= Problem description =
Starting at the top of the entries, restate word for word each line up to and including the one with "socket.default_value = value".

++++++++++

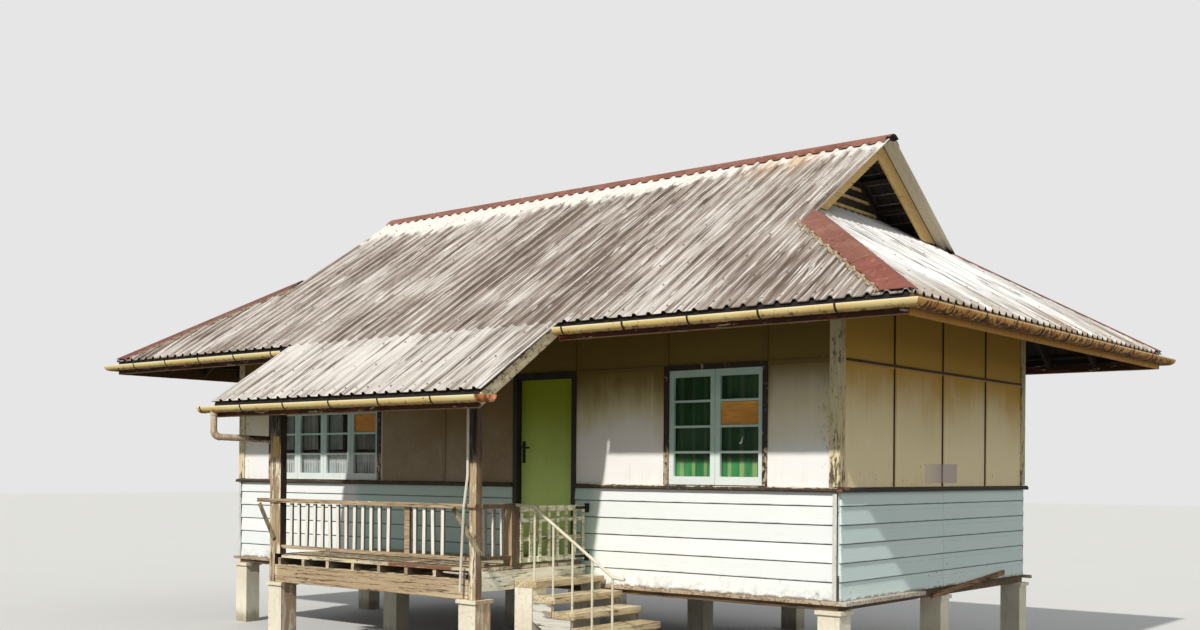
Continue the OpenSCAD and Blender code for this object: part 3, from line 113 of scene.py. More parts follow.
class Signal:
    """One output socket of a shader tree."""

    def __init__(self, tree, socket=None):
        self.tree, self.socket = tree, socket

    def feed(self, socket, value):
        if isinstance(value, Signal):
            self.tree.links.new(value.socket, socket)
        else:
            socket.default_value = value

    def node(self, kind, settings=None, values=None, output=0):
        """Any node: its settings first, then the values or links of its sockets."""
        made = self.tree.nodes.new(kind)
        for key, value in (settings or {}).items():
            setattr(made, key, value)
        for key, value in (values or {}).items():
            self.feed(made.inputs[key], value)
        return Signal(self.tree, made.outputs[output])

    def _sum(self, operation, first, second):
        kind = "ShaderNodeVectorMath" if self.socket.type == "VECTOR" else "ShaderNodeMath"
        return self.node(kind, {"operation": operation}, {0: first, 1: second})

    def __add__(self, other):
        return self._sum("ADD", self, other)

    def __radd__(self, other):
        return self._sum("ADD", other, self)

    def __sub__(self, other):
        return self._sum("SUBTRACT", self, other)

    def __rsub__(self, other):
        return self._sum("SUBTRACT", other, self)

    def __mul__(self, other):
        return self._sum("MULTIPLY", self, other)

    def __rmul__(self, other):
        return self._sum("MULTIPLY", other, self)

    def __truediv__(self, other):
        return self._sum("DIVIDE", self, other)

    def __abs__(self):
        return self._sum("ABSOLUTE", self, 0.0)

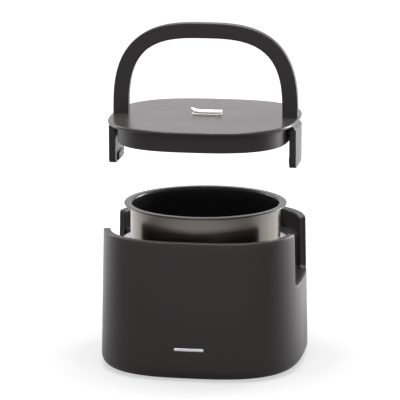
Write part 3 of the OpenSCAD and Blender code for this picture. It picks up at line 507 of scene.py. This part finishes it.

++++++++++

= Worked solution =
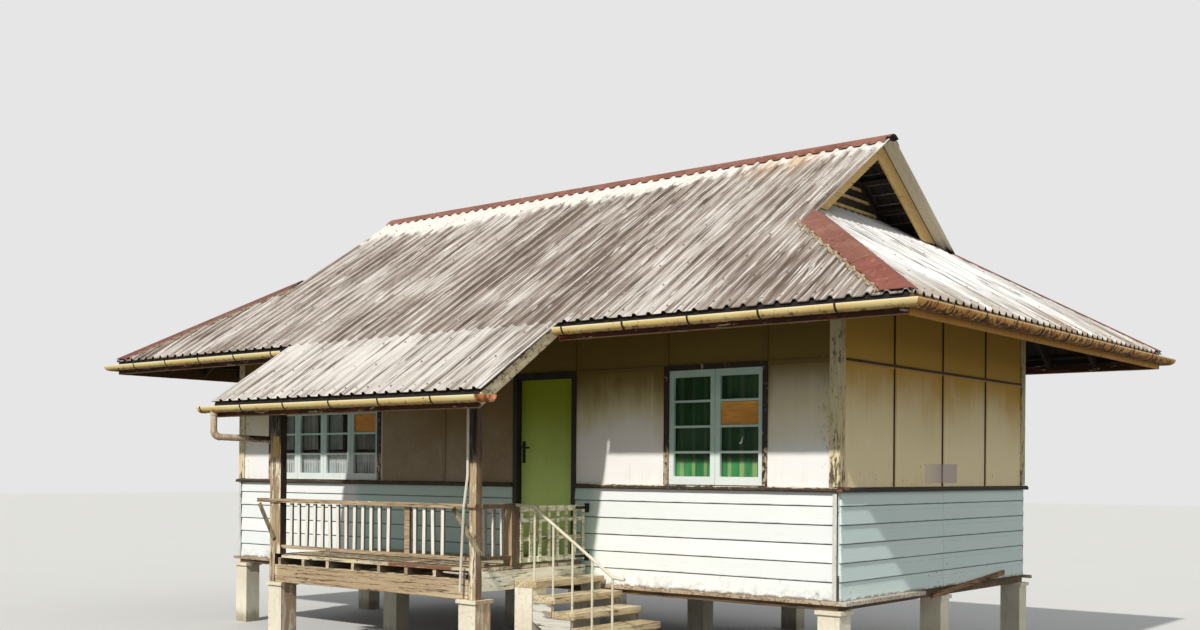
Continue the OpenSCAD and Blender code for this object: part 3, from line 113 of scene.py. More parts follow.
class Signal:
    """One output socket of a shader tree."""

    def __init__(self, tree, socket=None):
        self.tree, self.socket = tree, socket

    def feed(self, socket, value):
        if isinstance(value, Signal):
            self.tree.links.new(value.socket, socket)
        else:
            socket.default_value = value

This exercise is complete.